Structured object records:
· · · ·

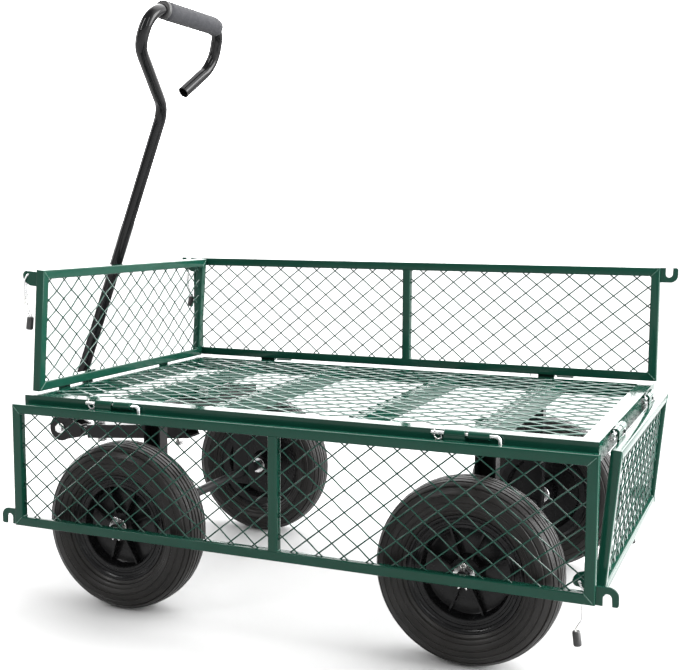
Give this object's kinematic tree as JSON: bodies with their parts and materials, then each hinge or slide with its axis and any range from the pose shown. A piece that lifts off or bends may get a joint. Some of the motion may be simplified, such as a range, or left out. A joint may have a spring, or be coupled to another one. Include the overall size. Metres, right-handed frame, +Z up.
{
  "type": "garden cart",
  "caption": "Steel-mesh garden cart with folding mesh sides, steered front axle, ribbed wheels on wide tyres and an upright loop pull handle with a foam grip.",
  "frame": {"origin": "centre of the footprint of the whole cart, on the ground under the tyres", "axes": "+Z up, the pull handle end towards -X, the raised side panel on +Y"},
  "size_m": [1.0454, 0.5634, 0.9278],
  "materials": {
    "bed_frame": "dark green powder coat, satin",
    "bed_mesh": "dark green powder-coated wire",
    "front_bolster": "dark green powder coat, satin",
    "rear_support": "black powder coat, semi-gloss",
    "rear_axle": "black powder coat, semi-gloss",
    "kingpin": "bright zinc plate",
    "thrust_washer": "bright zinc plate",
    "washer_rear_left": "bright zinc plate",
    "washer_rear_right": "bright zinc plate",
    "cotter_rear_left": "bright zinc plate",
    "cotter_rear_right": "bright zinc plate",
    "hinge_pin_left_front": "bright zinc plate",
    "hinge_pin_left_rear": "bright zinc plate",
    "hinge_pin_right_front": "bright zinc plate",
    "hinge_pin_right_rear": "bright zinc plate",
    "hinge_pin_front_left": "bright zinc plate",
    "hinge_pin_front_right": "bright zinc plate",
    "hinge_pin_rear_left": "bright zinc plate",
    "hinge_pin_rear_right": "bright zinc plate",
    "steer_fork": "black powder coat, semi-gloss",
    "front_axle": "black powder coat, semi-gloss",
    "drawbar": "black powder coat, semi-gloss",
    "yoke": "black powder coat, semi-gloss",
    "yoke_bolt": "bright zinc plate",
    "tongue_bolt": "bright zinc plate",
    "pivot_bolt": "bright zinc plate",
    "washer_front_left": "bright zinc plate",
    "washer_front_right": "bright zinc plate",
    "cotter_front_left": "bright zinc plate",
    "cotter_front_right": "bright zinc plate",
    "handle_tube": "black powder coat, semi-gloss",
    "handle_grip": "grey-black foam grip",
    "tyre_front_left": "black rubber, satin sidewall",
    "rim_front_left": "black moulded plastic, satin",
    "tyre_front_right": "black rubber, satin sidewall",
    "rim_front_right": "black moulded plastic, satin",
    "tyre_rear_left": "black rubber, satin sidewall",
    "rim_rear_left": "black moulded plastic, satin",
    "tyre_rear_right": "black rubber, satin sidewall",
    "rim_rear_right": "black moulded plastic, satin",
    "panel_left": "dark green powder coat, satin",
    "mesh_left_front": "dark green powder-coated wire",
    "mesh_left_rear": "dark green powder-coated wire",
    "panel_right": "dark green powder coat, satin",
    "mesh_right_front": "dark green powder-coated wire",
    "mesh_right_rear": "dark green powder-coated wire",
    "panel_front": "dark green powder coat, satin",
    "mesh_front": "dark green powder-coated wire",
    "panel_rear": "dark green powder coat, satin",
    "mesh_rear": "dark green powder-coated wire",
    "bail_front_left": "bright zinc plate",
    "bail_sleeve_front_left": "black rubber",
    "bail_front_right": "bright zinc plate",
    "bail_sleeve_front_right": "black rubber",
    "bail_rear_left": "bright zinc plate",
    "bail_sleeve_rear_left": "black rubber",
    "bail_rear_right": "bright zinc plate",
    "bail_sleeve_rear_right": "black rubber"
  },
  "bodies": {
    "chassis": {"bed_frame": "bed_frame", "bed_mesh": "bed_mesh", "front_bolster": "front_bolster", "rear_support": "rear_support", "rear_axle": "rear_axle", "kingpin": "kingpin", "thrust_washer": "thrust_washer", "washer_rear_left": "washer_rear_left", "washer_rear_right": "washer_rear_right", "cotter_rear_left": "cotter_rear_left", "cotter_rear_right": "cotter_rear_right", "hinge_pin_left_front": "hinge_pin_left_front", "hinge_pin_left_rear": "hinge_pin_left_rear", "hinge_pin_right_front": "hinge_pin_right_front", "hinge_pin_right_rear": "hinge_pin_right_rear", "hinge_pin_front_left": "hinge_pin_front_left", "hinge_pin_front_right": "hinge_pin_front_right", "hinge_pin_rear_left": "hinge_pin_rear_left", "hinge_pin_rear_right": "hinge_pin_rear_right"},
    "steering": {"steer_fork": "steer_fork", "front_axle": "front_axle", "drawbar": "drawbar", "yoke": "yoke", "yoke_bolt": "yoke_bolt", "tongue_bolt": "tongue_bolt", "pivot_bolt": "pivot_bolt", "washer_front_left": "washer_front_left", "washer_front_right": "washer_front_right", "cotter_front_left": "cotter_front_left", "cotter_front_right": "cotter_front_right"},
    "handle": {"handle_tube": "handle_tube", "handle_grip": "handle_grip"},
    "wheel_front_left": {"tyre_front_left": "tyre_front_left", "rim_front_left": "rim_front_left"},
    "wheel_front_right": {"tyre_front_right": "tyre_front_right", "rim_front_right": "rim_front_right"},
    "wheel_rear_left": {"tyre_rear_left": "tyre_rear_left", "rim_rear_left": "rim_rear_left"},
    "wheel_rear_right": {"tyre_rear_right": "tyre_rear_right", "rim_rear_right": "rim_rear_right"},
    "left_side": {"panel_left": "panel_left", "mesh_left_front": "mesh_left_front", "mesh_left_rear": "mesh_left_rear"},
    "right_side": {"panel_right": "panel_right", "mesh_right_front": "mesh_right_front", "mesh_right_rear": "mesh_right_rear"},
    "front_end": {"panel_front": "panel_front", "mesh_front": "mesh_front"},
    "rear_end": {"panel_rear": "panel_rear", "mesh_rear": "mesh_rear"},
    "latch_front_left": {"bail_front_left": "bail_front_left", "bail_sleeve_front_left": "bail_sleeve_front_left"},
    "latch_front_right": {"bail_front_right": "bail_front_right", "bail_sleeve_front_right": "bail_sleeve_front_right"},
    "latch_rear_left": {"bail_rear_left": "bail_rear_left", "bail_sleeve_rear_left": "bail_sleeve_rear_left"},
    "latch_rear_right": {"bail_rear_right": "bail_rear_right", "bail_sleeve_rear_right": "bail_sleeve_rear_right"}
  },
  "joints": [
    {"name": "steer", "type": "hinge", "parent": "chassis", "child": "steering", "pos_m": [-0.219, 0.007, 0.28], "axis": [0, 0, 1], "range_deg": [-6, 6]},
    {"name": "handle_tilt", "type": "hinge", "parent": "steering", "child": "handle", "pos_m": [-0.501, 0.007, 0.214], "axis": [0, -1, 0], "range_deg": [0, 115]},
    {"name": "roll_front_left", "type": "hinge", "parent": "steering", "child": "wheel_front_left", "pos_m": [-0.219, -0.221, 0.127], "axis": [0, 1, 0], "continuous": true},
    {"name": "roll_front_right", "type": "hinge", "parent": "steering", "child": "wheel_front_right", "pos_m": [-0.219, 0.235, 0.127], "axis": [0, 1, 0], "continuous": true},
    {"name": "roll_rear_left", "type": "hinge", "parent": "chassis", "child": "wheel_rear_left", "pos_m": [0.318, -0.221, 0.127], "axis": [0, 1, 0], "continuous": true},
    {"name": "roll_rear_right", "type": "hinge", "parent": "chassis", "child": "wheel_rear_right", "pos_m": [0.318, 0.235, 0.127], "axis": [0, 1, 0], "continuous": true},
    {"name": "fold_left_side", "type": "hinge", "parent": "chassis", "child": "left_side", "pos_m": [0.056, -0.262, 0.3165], "axis": [-1, 0, 0], "range_deg": [0, 180]},
    {"name": "fold_right_side", "type": "hinge", "parent": "chassis", "child": "right_side", "pos_m": [0.056, 0.276, 0.3165], "axis": [-1, 0, 0], "range_deg": [0, 180]},
    {"name": "fold_front_end", "type": "hinge", "parent": "chassis", "child": "front_end", "pos_m": [-0.383, 0.007, 0.3165], "axis": [0, -1, 0], "range_deg": [-5, 3]},
    {"name": "fold_rear_end", "type": "hinge", "parent": "chassis", "child": "rear_end", "pos_m": [0.495, 0.007, 0.3165], "axis": [0, -1, 0], "range_deg": [0, 186]},
    {"name": "swing_latch_front_left", "type": "hinge", "parent": "front_end", "child": "latch_front_left", "pos_m": [-0.3836, -0.233, 0.50149], "axis": [0, 1, 0], "range_deg": [-2, 175]},
    {"name": "swing_latch_front_right", "type": "hinge", "parent": "front_end", "child": "latch_front_right", "pos_m": [-0.3836, 0.247, 0.50149], "axis": [0, 1, 0], "range_deg": [-2, 175]},
    {"name": "swing_latch_rear_left", "type": "hinge", "parent": "rear_end", "child": "latch_rear_left", "pos_m": [0.46579, -0.233, 0.13383], "axis": [0, 1, 0], "range_deg": [-28, 15]},
    {"name": "swing_latch_rear_right", "type": "hinge", "parent": "rear_end", "child": "latch_rear_right", "pos_m": [0.46579, 0.247, 0.13383], "axis": [0, 1, 0], "range_deg": [-28, 15]}
  ]
}
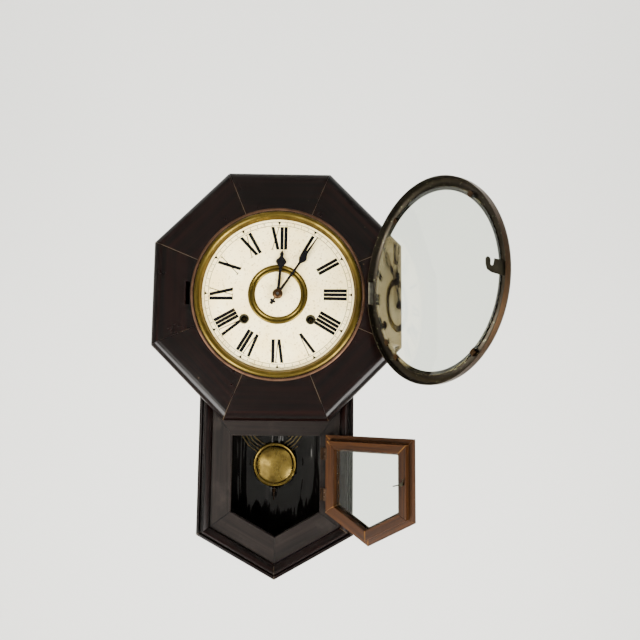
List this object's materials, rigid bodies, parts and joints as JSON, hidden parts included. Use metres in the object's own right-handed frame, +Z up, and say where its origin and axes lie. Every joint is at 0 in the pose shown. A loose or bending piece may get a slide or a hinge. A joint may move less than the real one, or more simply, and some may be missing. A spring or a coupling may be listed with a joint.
{
  "type": "pendulum wall clock",
  "caption": "Octagonal short-drop pendulum wall clock with strike, bezel and pendulum door standing open, Roman dial, brass bob, coiled gong and a geared going train.",
  "frame": {"origin": "on the wall plane, at the back of the backboard, straight behind the middle of the dial", "axes": "+X to the right seen from the front, +Y into the wall (the dial faces -Y), +Z up"},
  "size_m": [0.4049, 0.3399, 0.5335],
  "materials": {
    "ebonised_wood": "ebonised, worn shellac",
    "bare_wood": "unfinished inside face, aged brown",
    "backboard_black": "glossy black lacquer",
    "dial_paper": "cream printed paper on a tin plate, aged",
    "old_brass": "tarnished, brown patina",
    "bob_brass": "spun, half polished",
    "blued_steel": "black, blued",
    "steel": "plain, dulled",
    "iron": "dark drawn wire",
    "glass": "old window glass"
  },
  "bodies": {
    "case": {"case_top_board": "ebonised_wood", "case_left_board": "ebonised_wood", "case_right_board": "ebonised_wood", "case_lower_left_board": "ebonised_wood", "case_lower_right_board": "ebonised_wood", "octagon_rail_1": "ebonised_wood", "octagon_rail_2": "ebonised_wood", "octagon_rail_3": "ebonised_wood", "octagon_rail_4": "ebonised_wood", "octagon_rail_5": "ebonised_wood", "octagon_rail_6": "ebonised_wood", "octagon_rail_7": "ebonised_wood", "octagon_rail_8": "ebonised_wood", "drop_front_frame": "ebonised_wood", "drop_moulding_left_side": "ebonised_wood", "drop_moulding_left_lower": "ebonised_wood", "drop_moulding_right_side": "ebonised_wood", "drop_moulding_right_lower": "ebonised_wood", "backboard": "backboard_black", "hanger_plate": "steel", "time_mainspring": "steel", "strike_mainspring": "steel", "dial_plate": "dial_paper", "dial_surround": "old_brass", "dial_centre_ring": "old_brass", "winding_grommet_time": "old_brass", "winding_grommet_strike": "old_brass", "bezel_hinge_case_leaf": "old_brass", "drop_hinge_upper_case_leaf": "old_brass", "drop_hinge_lower_case_leaf": "old_brass", "movement_back_plate": "old_brass", "movement_front_plate": "old_brass", "suspension_post": "old_brass", "gong_base": "old_brass", "gong_coil": "iron"},
    "bezel": {"bezel_ring": "old_brass", "bezel_glass": "glass", "bezel_hinge_door_leaf": "old_brass", "bezel_latch_hook": "old_brass"},
    "drop_door": {"drop_door_frame": "bare_wood", "drop_door_glass": "glass", "drop_hinge_upper_door_leaf": "old_brass", "drop_hinge_lower_door_leaf": "old_brass"},
    "door_hook": {"drop_door_hook": "steel"},
    "minute_arbor": {"centre_arbor": "steel", "minute_hand": "blued_steel", "hand_nut": "old_brass"},
    "hour_pipe": {"hour_wheel": "old_brass", "hour_hand": "blued_steel"},
    "minute_wheel": {"minute_wheel": "old_brass"},
    "time_great_wheel": {"time_great_wheel": "old_brass"},
    "strike_great_wheel": {"strike_great_wheel": "old_brass"},
    "time_second_wheel": {"time_second_wheel": "old_brass"},
    "time_third_wheel": {"time_third_wheel": "old_brass"},
    "escape_wheel": {"escape_wheel": "old_brass"},
    "pendulum": {"pendulum_rod": "steel", "pendulum_bob": "bob_brass", "rating_nut": "steel"},
    "verge": {"verge": "steel"},
    "strike_hammer": {"strike_hammer": "steel"}
  },
  "joints": [
    {"name": "bezel_swing", "type": "hinge", "parent": "case", "child": "bezel", "pos_m": [0.1205, -0.119, 0], "axis": [0, 0, 1], "range_deg": [-119.4, 40.6]},
    {"name": "drop_door_swing", "type": "hinge", "parent": "case", "child": "drop_door", "pos_m": [0.0641, -0.0873, -0.2335], "axis": [0, 0, 1], "range_deg": [-147, 10]},
    {"name": "door_hook_turn", "type": "hinge", "parent": "drop_door", "child": "door_hook", "pos_m": [0.15376, -0.1602, -0.236], "axis": [-0.5446, -0.8387, 0], "range_deg": [-20, 180]},
    {"name": "minute_hand_turn", "type": "hinge", "parent": "case", "child": "minute_arbor", "pos_m": [0, -0.05, 0], "axis": [0, 1, 0], "continuous": true},
    {"name": "hour_hand_turn", "type": "hinge", "parent": "case", "child": "hour_pipe", "pos_m": [0, -0.05, 0], "axis": [0, 1, 0], "continuous": true},
    {"name": "minute_wheel_turn", "type": "hinge", "parent": "case", "child": "minute_wheel", "pos_m": [-0.01018, -0.05, -0.01018], "axis": [0, 1, 0], "continuous": true},
    {"name": "time_great_wheel_turn", "type": "hinge", "parent": "case", "child": "time_great_wheel", "pos_m": [0.0435, -0.05, -0.033], "axis": [0, 1, 0], "continuous": true},
    {"name": "time_second_wheel_turn", "type": "hinge", "parent": "case", "child": "time_second_wheel", "pos_m": [0.01711, -0.05, -0.0175], "axis": [0, 1, 0], "continuous": true},
    {"name": "time_third_wheel_turn", "type": "hinge", "parent": "case", "child": "time_third_wheel", "pos_m": [0.01143, -0.05, 0.01833], "axis": [0, 1, 0], "continuous": true},
    {"name": "escape_wheel_turn", "type": "hinge", "parent": "case", "child": "escape_wheel", "pos_m": [0, -0.05, 0.0345], "axis": [0, 1, 0], "continuous": true},
    {"name": "strike_winding_turn", "type": "hinge", "parent": "case", "child": "strike_great_wheel", "pos_m": [-0.0435, -0.05, -0.033], "axis": [0, 1, 0], "continuous": true},
    {"name": "pendulum_swing", "type": "hinge", "parent": "case", "child": "pendulum", "pos_m": [0, -0.022, 0.057], "axis": [0, 1, 0], "range_deg": [-4.8, 3.2]},
    {"name": "verge_rock", "type": "hinge", "parent": "case", "child": "verge", "pos_m": [0, -0.0376, 0.057], "axis": [0, 1, 0], "range_deg": [-4.8, 3.2]},
    {"name": "hammer_lift", "type": "hinge", "parent": "case", "child": "strike_hammer", "pos_m": [-0.056, -0.04, -0.004], "axis": [0, 1, 0], "range_deg": [0, 4.5]}
  ],
  "couplings": [
    {"joint": "hour_hand_turn", "follows": "minute_hand_turn", "ratio": 0.083333},
    {"joint": "minute_wheel_turn", "follows": "minute_hand_turn", "ratio": -0.33333},
    {"joint": "time_second_wheel_turn", "follows": "minute_hand_turn", "ratio": -0.33333},
    {"joint": "time_great_wheel_turn", "follows": "minute_hand_turn", "ratio": 0.083333},
    {"joint": "time_third_wheel_turn", "follows": "minute_hand_turn", "ratio": -8},
    {"joint": "escape_wheel_turn", "follows": "minute_hand_turn", "ratio": 80},
    {"joint": "verge_rock", "follows": "pendulum_swing", "ratio": 1}
  ]
}
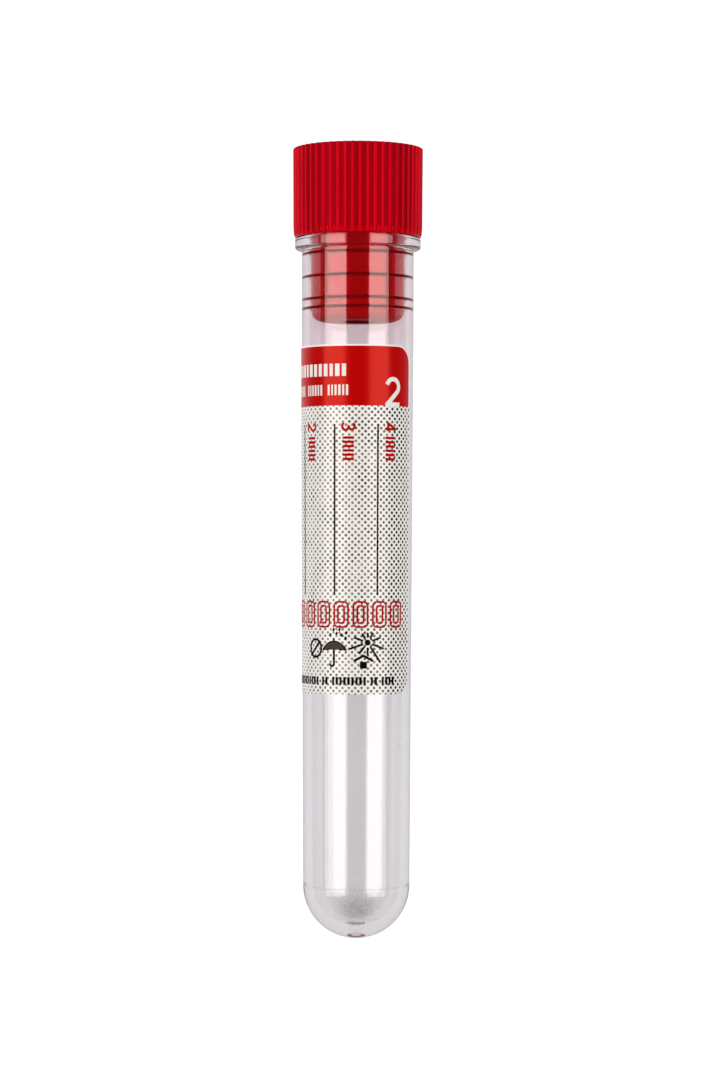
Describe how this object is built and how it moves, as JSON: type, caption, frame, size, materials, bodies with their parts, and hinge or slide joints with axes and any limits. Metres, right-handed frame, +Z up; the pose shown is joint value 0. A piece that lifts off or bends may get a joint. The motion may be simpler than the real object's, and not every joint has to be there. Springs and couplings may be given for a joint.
{
  "type": "blood collection tube",
  "caption": "Clear round-bottomed tube with a rim flange, a wrapped printed label and a ribbed red push-in stopper that pulls straight out.",
  "frame": {"origin": "on the surface it lies on, midway along its length, under the tube's axis", "axes": "+Z up from the surface; +Y along the tube towards the stopper, whose axis rises 1.0 degree from +Y; +X to the right of someone who looks down on the label with the stopper away from them"},
  "size_m": [0.0186, 0.113, 0.0187],
  "materials": {
    "clear_wall": "clear, polished",
    "red_moulding": "satin, moulded",
    "label_paper": "matt, printed with fine grey dots",
    "red_print": "satin print",
    "black_print": "satin print"
  },
  "bodies": {
    "tube": {"tube": "clear_wall", "label": "label_paper", "label_header": "red_print", "label_rules": "black_print", "label_boxes": "red_print"},
    "stopper": {"stopper": "red_moulding"}
  },
  "joints": [
    {"name": "stopper_pull", "type": "slide", "parent": "tube", "child": "stopper", "axis": [0, 0.9998, 0.0174], "range_m": [0, 0.016]}
  ]
}
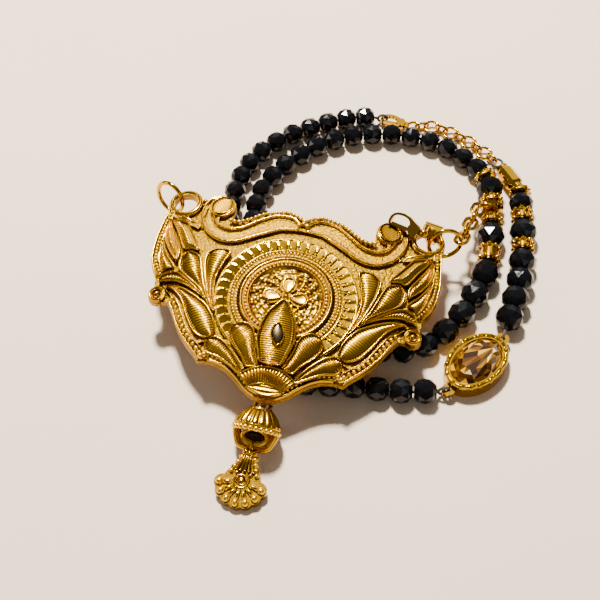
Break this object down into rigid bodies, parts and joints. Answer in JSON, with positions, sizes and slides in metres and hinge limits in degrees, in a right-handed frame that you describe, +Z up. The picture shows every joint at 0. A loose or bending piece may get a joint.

· · · ·

Reproduce the final stretch of the data above: every line from the one holding "Describe how this" through the end, inclusive, exactly as written and nothing else.

*RESULT OF THE EXERCISE*.
Describe how this object is built and how it moves, as JSON: type, caption, frame, size, materials, bodies with their parts, and hinge or slide joints with axes and any limits. Metres, right-handed frame, +Z up; the pose shown is joint value 0. A piece that lifts off or bends may get a joint. The motion may be simpler than the real object's, and not every joint has to be there. Springs and couplings may be given for a joint.
{
  "type": "blood collection tube",
  "caption": "Clear round-bottomed tube with a rim flange, a wrapped printed label and a ribbed red push-in stopper that pulls straight out.",
  "frame": {"origin": "on the surface it lies on, midway along its length, under the tube's axis", "axes": "+Z up from the surface; +Y along the tube towards the stopper, whose axis rises 1.0 degree from +Y; +X to the right of someone who looks down on the label with the stopper away from them"},
  "size_m": [0.0186, 0.113, 0.0187],
  "materials": {
    "clear_wall": "clear, polished",
    "red_moulding": "satin, moulded",
    "label_paper": "matt, printed with fine grey dots",
    "red_print": "satin print",
    "black_print": "satin print"
  },
  "bodies": {
    "tube": {"tube": "clear_wall", "label": "label_paper", "label_header": "red_print", "label_rules": "black_print", "label_boxes": "red_print"},
    "stopper": {"stopper": "red_moulding"}
  },
  "joints": [
    {"name": "stopper_pull", "type": "slide", "parent": "tube", "child": "stopper", "axis": [0, 0.9998, 0.0174], "range_m": [0, 0.016]}
  ]
}
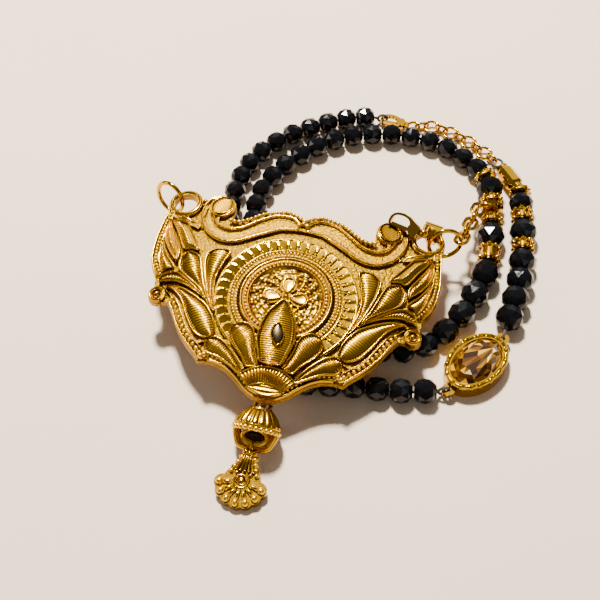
Break this object down into rigid bodies, parts and joints. Answer in JSON, with positions, sizes and slides in metres and hinge limits in degrees, in a right-handed frame that you describe, +Z up. The picture shows every joint at 0. A loose or bending piece may get a joint.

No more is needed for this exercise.